Summary:
The reversibility/irreversibility of evolution has been difficult to measure empirically. The researchers found a protein and its ancestral protein. They found key mutations that act like evolutionary ratchets. If the key mutations are left in place and the protein reversed to its ancestral form it became non-functioning (and would probably be a harmful mutation). Furthermore changes in the key mutation did not lead to any advantages in the ancestral protein. This means that there is a mechanism where a protein can mutate but is unlikely to mutate back, and this is a specific example of how evolution can be irreversible.
Exactly, it is a version of "use it or lose it". Think of cave-dwelling fish who no longer use their eyes. They lose the capacity for sight. And once lost, it isn't coming back.
To give more detail, they were looking at an important protein which appears in many species. Since they know the protein for many modern species, and they know when different species branched off, they can reconstruct the likely form of the protein at each branching. Given modern computer modeling, they can figure out what each version of the protein will do. They demonstrated that it used to respond to 2 hormones. 40 million years later it responded to only 1 of those. They identified the responsible mutation and found that random mutations that happened after the first would cause it to respond to nothing if you undid the mutation.
In short, a significant mutation opens the door for further mutations that make the first irreversible.
This is a good paper with an empirical example of a molecule level ratchet effect, but the message here is way overstated. It is definitely NOT the case that evolution "can't go in reverse" as a categorical statement.
1) First and most importantly, if selection pressure was reversed in sexually reproducing species, it is (a) unlikely that the ancestral allele will ever completely die out and (b) also unlikely that a sequence of recombinational events could not reconstruct the ancestral allele.
So reversed selection pressure would lead to an increase in frequency of the ancestral allele. Doesn't require the (much higher) level of difficulty of pushing six consecutive mutations to fixation in a single protein.
In bacteria or archaea it would be even easier -- just pick up the ancestral allele through horizontal gene transfer.
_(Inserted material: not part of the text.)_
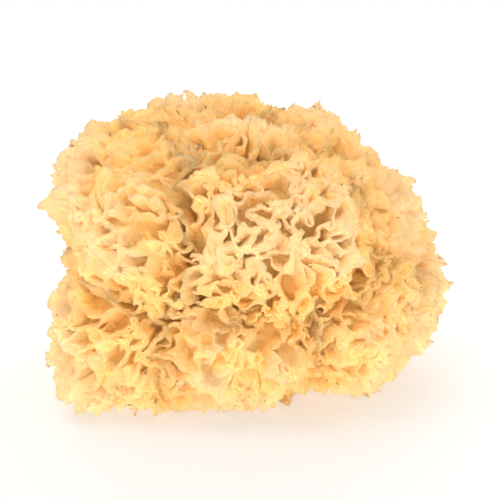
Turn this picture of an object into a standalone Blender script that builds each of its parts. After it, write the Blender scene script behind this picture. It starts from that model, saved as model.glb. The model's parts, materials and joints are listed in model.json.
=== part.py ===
"""A dried snow fungus head: a tough foot, cut flat, and the ruffled fronds that fork from it.

Metres, +Z up. The origin is the middle of the flat cut under the foot. The fronds spread from
one growth point above the cut, each in its own share of the directions, like florets.
"""

import math

import bmesh
import bpy
import numpy as np
from mathutils import Vector

# The fronds grow out to a rounded, boxy skin of this size
HEAD_WIDTH = 0.094
HEAD_DEPTH = 0.090
HEAD_HEIGHT = 0.069
# 2 would be an ellipsoid, and more fills out its shoulders. Towards +X they slope, and towards -X
# the head has grown square
BOXINESS = (2.1, 3.9)

# The growth point stands this high above the cut
GROWTH_HEIGHT = 0.023
# The underside rounds back to the foot as if the skin went on to this far below the growth point
UNDERSIDE_DROP = 0.026

# The foot is a knob round the growth point, on a stub that ends in the cut
KNOB_RADIUS = 0.012
STUB_RADIUS = 0.0135
FLUTE_COUNT = 7
FLUTE_SHARE = 0.06
# Before it is cut at the origin, the stub runs on to this far below the growth point
STUB_DROP = 0.032
# Neighbouring pieces keep this gap, measured square to the plane between them
PIECE_GAP = 0.0004
# The lowest fronds hang this far above the surface that the foot stands on
FLOOR_CLEARANCE = 0.0005

# Each ring of fronds: name, how many, elevation and first azimuth in degrees
RINGS = (
    ("lower_frond", 7, -9.0, 12.0),
    ("middle_frond", 6, 31.0, 40.0),
    ("top_frond", 3, 68.0, 15.0),
)
# Real heads are uneven, so azimuth and elevation wander by up to these many degrees
AZIMUTH_WANDER = 6.0
ELEVATION_WANDER = 4.5
SEED = 7

# A frond is a dome that falls away at its edges, leaving a cleft to the next one
CLEFT_DEPTH = 0.095
CLEFT_SHARE = 0.24
# Its skin winds in ridges with pits between them, this far apart and this deep
RIDGE_SPACING = 0.0115
RIDGE_DEPTH = 0.0038
# Fronds differ in how far they reach
REACH_WANDER = 0.045

# Each solid is a ball of six square patches with this many cells to a side
FROND_CELLS = 7
FOOT_CELLS = 6
# A frond's cells are drawn together towards its tip, by this share
TIP_FOCUS = 0.30
# A frond's own middle, as a share of the way out to the skin, and the foot's, of the way down
FROND_MIDDLE = 0.66
FOOT_MIDDLE = 0.4
# Where two limits meet, a solid is rounded off, and less so the higher this is
FROND_SHARPNESS = 18
FOOT_SHARPNESS = 14
# The wave that winds the ridges is cut off at this height, which keeps crests and pits broad
WAVE_TOP = 1.3
# Halvings that find the skin along a ray, to well under a thousandth of a millimetre
SKIN_STEPS = 30

GROWTH_POINT = np.array((0.0, 0.0, GROWTH_HEIGHT))
DOWN = np.array((0.0, 0.0, -1.0))


def clear_scene():
    for thing in list(bpy.data.objects):
        bpy.data.objects.remove(thing, do_unlink=True)


def plain_material(name, colour, roughness):
    material = bpy.data.materials.new(name)
    material.use_nodes = True
    shader = material.node_tree.nodes["Principled BSDF"]
    shader.inputs["Base Color"].default_value = (*colour, 1.0)
    shader.inputs["Roughness"].default_value = roughness
    shader.inputs["Metallic"].default_value = 0.0
    return material


def frond_layout():
    """The fronds as dictionaries: name, unit axis, reach, and a shift that moves the ridges."""
    random = np.random.default_rng(SEED)
    fronds = []
    for ring, count, elevation, first in RINGS:
        for k in range(count):
            azimuth = first + 360.0 * k / count + AZIMUTH_WANDER * random.uniform(-1, 1)
            tilt = elevation + ELEVATION_WANDER * random.uniform(-1, 1)
            a, e = math.radians(azimuth), math.radians(tilt)
            axis = np.array((math.cos(a) * math.cos(e), math.sin(a) * math.cos(e), math.sin(e)))
            fronds.append(
                {
                    "name": f"{ring}_{k + 1}",
                    "axis": axis,
                    "reach": 1.0 + REACH_WANDER * random.uniform(-1, 1),
                    "shift": random.uniform(0, RIDGE_SPACING, 3),
                }
            )
    return fronds


def smooth_step(x):
    x = np.clip(x, 0.0, 1.0)
    return x * x * (3 - 2 * x)


def envelope(directions):
    """How far the head reaches from the growth point in each direction, before clefts and ridges."""
    sloping, square = BOXINESS
    power = sloping + (square - sloping) * smooth_step((1 - directions[:, 0]) / 2)
    height = np.where(directions[:, 2] > 0, HEAD_HEIGHT - GROWTH_HEIGHT, UNDERSIDE_DROP)
    across = np.abs(directions[:, 0]) / (HEAD_WIDTH / 2)
    deep = np.abs(directions[:, 1]) / (HEAD_DEPTH / 2)
    high = np.abs(directions[:, 2]) / height
    return (across**power + deep**power + high**power) ** (-1.0 / power)


def winding_ridges(places):
    """0 on the crest of a winding ridge and 1 in the pits between ridges, from places in space."""
    x, y, z = (places * (2 * math.pi / RIDGE_SPACING)).T
    wave = np.sin(x) * np.cos(y) + np.sin(y) * np.cos(z) + np.sin(z) * np.cos(x)
    return 0.5 - 0.5 * np.clip(wave / WAVE_TOP, -1, 1)


def frond_surface(points, frond, others):
    """How far out a frond's ridged skin lies, along the lines from the growth point to the points."""
    directions = points / np.linalg.norm(points, axis=1, keepdims=True)
    nearest_other = np.max(directions @ others.T, axis=1)
    dome = smooth_step((directions @ frond["axis"] - nearest_other) / CLEFT_SHARE)
    reach = envelope(directions) * frond["reach"] * (1 - CLEFT_DEPTH * (1 - dome))
    return reach - RIDGE_DEPTH * winding_ridges(directions * reach[:, None] + frond["shift"])


def distance_to_skin(centre, rays, frond, others):
    """Bisects along each ray from a frond's centre for the place where it meets the frond's skin."""
    near = np.zeros(len(rays))
    far = np.full(len(rays), 2 * HEAD_WIDTH)
    for _ in range(SKIN_STEPS):
        middle = (near + far) / 2
        points = centre + middle[:, None] * rays
        inside = np.linalg.norm(points, axis=1) < frond_surface(points, frond, others)
        near = np.where(inside, middle, near)
        far = np.where(inside, far, middle)
    return near


def distance_to_plane(centre, rays, normal, offset):
    """How far each ray runs before it leaves the half space where point @ normal < offset."""
    slope = rays @ normal
    room = offset - centre @ normal
    return np.where(slope > 1e-9, room / np.maximum(slope, 1e-9), np.inf)


def softly_nearest(distances, sharpness):
    """The nearest of several limits, rounded off where two are alike, and never beyond any of them."""
    total = sum((1.0 / np.minimum(d, 1.0)) ** sharpness for d in distances)
    return total ** (-1.0 / sharpness)


def ball_of_rays(build, cells, pole, focus):
    """Fills the mesh with a ball of six square patches, and gives the direction of each point."""
    bmesh.ops.create_cube(build, size=2.0)
    bmesh.ops.subdivide_edges(build, edges=build.edges, cuts=cells - 1, use_grid_fill=True)
    rays = np.tan(np.array([vertex.co[:] for vertex in build.verts]) * (math.pi / 4))
    rays /= np.linalg.norm(rays, axis=1, keepdims=True)
    # The angle from the pole shrinks near the pole and grows on the far side
    angle = np.arccos(np.clip(rays[:, 2], -1, 1))
    drawn = angle - focus * np.sin(angle)
    flat = np.maximum(np.sin(angle), 1e-9)
    rays = np.stack(
        (rays[:, 0] * np.sin(drawn) / flat, rays[:, 1] * np.sin(drawn) / flat, np.cos(drawn)), axis=1
    )
    turn = np.array(Vector((0, 0, 1)).rotation_difference(Vector(pole)).to_matrix())
    return rays @ turn.T


def rounded_solid(name, centre, pole, cells, focus, limit, material, collection, cut_at_base=False):
    """A ball whose points are pushed along their own rays until they meet the limit."""
    build = bmesh.new()
    rays = ball_of_rays(build, cells, pole, focus)
    reach = limit(centre, rays)
    for vertex, place in zip(build.verts, GROWTH_POINT + centre + reach[:, None] * rays):
        vertex.co = place
    if cut_at_base:
        cut_flat(build)
    return finish_solid(build, name, material, collection)


def cut_flat(build):
    """Takes away what lies below the origin and closes the cut with one flat face."""
    everything = list(build.verts) + list(build.edges) + list(build.faces)
    cut = bmesh.ops.bisect_plane(
        build, geom=everything, dist=1e-6, plane_co=(0, 0, 0), plane_no=(0, 0, 1), clear_inner=True
    )
    rim = [item for item in cut["geom_cut"] if isinstance(item, bmesh.types.BMEdge)]
    flat = bmesh.ops.edgeloop_fill(build, edges=rim)["faces"]
    build.normal_update()
    bmesh.ops.reverse_faces(build, faces=[face for face in flat if face.normal.z > 0])


def finish_solid(build, name, material, collection):
    mesh = bpy.data.meshes.new(name)
    build.to_mesh(mesh)
    build.free()
    mesh.shade_smooth()
    mesh.materials.append(material)
    solid = bpy.data.objects.new(name, mesh)
    collection.objects.link(solid)
    return solid


def make_frond(frond, axes, material, collection):
    """One frond, out to its skin and no further than its neighbours, the knob and the floor."""
    others = np.array([axis for axis in axes if axis is not frond["axis"]])

    def limit(centre, rays):
        distances = [distance_to_skin(centre, rays, frond, others)]
        for other in others:
            normal = (other - frond["axis"]) / np.linalg.norm(other - frond["axis"])
            distances.append(distance_to_plane(centre, rays, normal, -PIECE_GAP / 2))
        knob = -(KNOB_RADIUS + PIECE_GAP)
        distances.append(distance_to_plane(centre, rays, -frond["axis"], knob))
        floor = GROWTH_HEIGHT - FLOOR_CLEARANCE
        distances.append(distance_to_plane(centre, rays, DOWN, floor))
        return softly_nearest(distances, FROND_SHARPNESS)

    centre = frond["axis"] * FROND_MIDDLE * envelope(frond["axis"][None])[0]
    return rounded_solid(
        frond["name"], centre, frond["axis"], FROND_CELLS, TIP_FOCUS, limit, material, collection
    )


def make_foot(fronds, material, collection):
    """The knob that the fronds fork from, and the stub under it, cut flat where it grew."""

    def limit(centre, rays):
        distances = [distance_to_stub_side(centre, rays), distance_to_plane(centre, rays, DOWN, STUB_DROP)]
        for frond in fronds:
            to_knob = distance_to_plane(centre, rays, frond["axis"], KNOB_RADIUS)
            normal = (frond["axis"] - DOWN) / np.linalg.norm(frond["axis"] - DOWN)
            to_cell = distance_to_plane(centre, rays, normal, -PIECE_GAP / 2)
            # A ray is in a frond's room once it is past both of the planes that bound it
            distances.append(np.maximum(to_knob, to_cell))
        return softly_nearest(distances, FOOT_SHARPNESS)

    centre = DOWN * FOOT_MIDDLE * GROWTH_HEIGHT
    return rounded_solid(
        "foot", centre, DOWN, FOOT_CELLS, 0.0, limit, material, collection, cut_at_base=True
    )


def distance_to_stub_side(centre, rays):
    """How far each ray runs inside the stub's fluted side, which stands round the Z axis."""
    angle = np.arctan2(rays[:, 1], rays[:, 0])
    radius = STUB_RADIUS * (1 + FLUTE_SHARE * np.cos(FLUTE_COUNT * angle))
    return radius / np.maximum(np.linalg.norm(rays[:, :2], axis=1), 1e-9)


def main():
    clear_scene()
    collection = bpy.data.collections.new("snow_fungus")
    bpy.context.scene.collection.children.link(collection)
    frond_flesh = plain_material("frond_flesh", (0.93, 0.62, 0.26), 0.6)
    foot_flesh = plain_material("foot_flesh", (0.62, 0.27, 0.05), 0.7)
    fronds = frond_layout()
    axes = [frond["axis"] for frond in fronds]
    for frond in fronds:
        make_frond(frond, axes + [DOWN], frond_flesh, collection)
    make_foot(fronds, foot_flesh, collection)


main()
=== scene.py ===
# %% [markdown]
# # A dried snow fungus head
#
# A snow fungus grows as one body. A tough foot forks into fronds, and each frond ends in thin wavy
# membranes, packed so closely that the whole head looks like a ruffled ball. This lesson grows those
# membranes line by line, gives them their flesh, colour and light, and stands the head on its flat
# cut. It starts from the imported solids, one for the foot and one for each frond, which fix where
# everything sits.

import json
import math
from functools import partial
from types import SimpleNamespace

import bmesh
import bpy
import numpy as np
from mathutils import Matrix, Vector

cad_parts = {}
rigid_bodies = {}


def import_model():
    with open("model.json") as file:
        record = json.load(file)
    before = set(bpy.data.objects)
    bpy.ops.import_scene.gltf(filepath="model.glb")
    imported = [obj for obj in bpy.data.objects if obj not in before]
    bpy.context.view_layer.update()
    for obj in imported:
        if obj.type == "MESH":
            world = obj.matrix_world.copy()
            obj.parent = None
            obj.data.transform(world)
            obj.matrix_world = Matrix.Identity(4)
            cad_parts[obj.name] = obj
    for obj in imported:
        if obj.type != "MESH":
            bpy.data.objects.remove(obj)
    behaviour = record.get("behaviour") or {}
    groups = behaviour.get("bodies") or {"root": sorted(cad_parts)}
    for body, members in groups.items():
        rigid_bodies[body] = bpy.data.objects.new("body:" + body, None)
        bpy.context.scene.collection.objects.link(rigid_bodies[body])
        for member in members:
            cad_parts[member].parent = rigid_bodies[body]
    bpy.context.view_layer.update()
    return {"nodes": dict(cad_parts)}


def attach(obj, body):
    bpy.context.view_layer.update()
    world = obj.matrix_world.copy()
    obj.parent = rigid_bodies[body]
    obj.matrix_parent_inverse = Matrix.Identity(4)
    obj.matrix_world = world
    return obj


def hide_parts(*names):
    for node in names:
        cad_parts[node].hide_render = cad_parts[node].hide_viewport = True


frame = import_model()


print("solids:", sorted(frame["nodes"]))

# %% [markdown]
# ## Where the fronds point
#
# Everything grows from one point inside the head, above the cut. Three rings of fronds spread from
# it, each frond in its own share of the directions, and a little unevenly, as on real heads. The
# numbers and the seed are those of the solids, so each frond grows where its solid is. Lengths are
# in millimetres here, and the meshes are made in metres at the end.

# %% The layout of the fronds
MM = 0.001
HEAD_WIDTH, HEAD_DEPTH, HEAD_HEIGHT = 94.0, 90.0, 69.0
# the power that shapes the dome: 2 is a ball, and a high one is a box
SLOPING, SQUARE = 2.1, 3.9
GROWTH_HEIGHT = 23.0
GROWTH_POINT = np.array((0.0, 0.0, GROWTH_HEIGHT))
UNDERSIDE_DROP = 26.0
KNOB_RADIUS = 12.0
CLEFT_DEPTH, CLEFT_SHARE = 0.095, 0.24
# each ring's name, how many fronds, their elevation and the first one's azimuth, in degrees
RINGS = (("lower_frond", 7, -9.0, 12.0), ("middle_frond", 6, 31.0, 40.0), ("top_frond", 3, 68.0, 15.0))
AZIMUTH_WANDER, ELEVATION_WANDER, REACH_WANDER = 6.0, 4.5, 0.045
LAYOUT_SEED = 7
DOWN = np.array((0.0, 0.0, -1.0))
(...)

2) Second, even discounting sexual reproduction for now, given strong enough reversed selection pressure, either the species would go extinct or (more likely) some other protein would have been co-opted into pursuing the new function. That is, this road might be blocked but another one will almost certainly be open.
3) Third, this particular example has an accumulation of several mutations that act as blockades in fitness space.
But this is far from generally proven. You'd need to do some serious correlation of activity with multiple sequence/structure alignments across large families of proteins to show this ratchet effect.
4) Finally, the whole concept of QSAR (quantitative structure activity relationships) is based on the idea that activity-structure relationships tend to be more continuous than not, in the sense that small changes usually have small effects on activity [though in dealing with adding atoms to molecules, you're talking about irreducibly large step sizes in different dimensions]).
And continuous alterations in activity usually imply reversibility as a function of many small steps.
Since most mutations are no-ops, and behavior is frequently expressed through combinations, I'd have expected what they found. For every useful mutation, there were usually other random mutations that prevent simply flipping back the useful one.
Science isn't about collecting reasonable sounding ideas. It is about collecting useful ways of understanding the world that have been stress-tested until we can have great confidence in them.
The paper is the first time anyone has been able to provide solid evidence about whether the evolutionary mechanism you outline really happens. It's the difference between a note in Fermat's margin saying that he has a proof but the margin is too small, and Andrew Wiles writing up a several hundred page proof. Now that it has been demonstrated how to show which mutations are irreversible, the door has been opened to using molecular genetics to provide absolutely definitive answers to questions about the evolutionary tree that we don't have good fossil evidence for.
Furthermore the ability to test specific questions about the functionality of putative reconstructions of particular prehistoric genes does a lot to improve our confidence that we're reconstructing them correctly. We've now been able to compare versions of a gene from 440 million years ago and 400 million years ago and gotten specific enough answers back that suggest we've got both versions of the gene right. Monkeys and apes split perhaps 30 million years ago. How accurately can we figure out the genetics of that last common ancestor?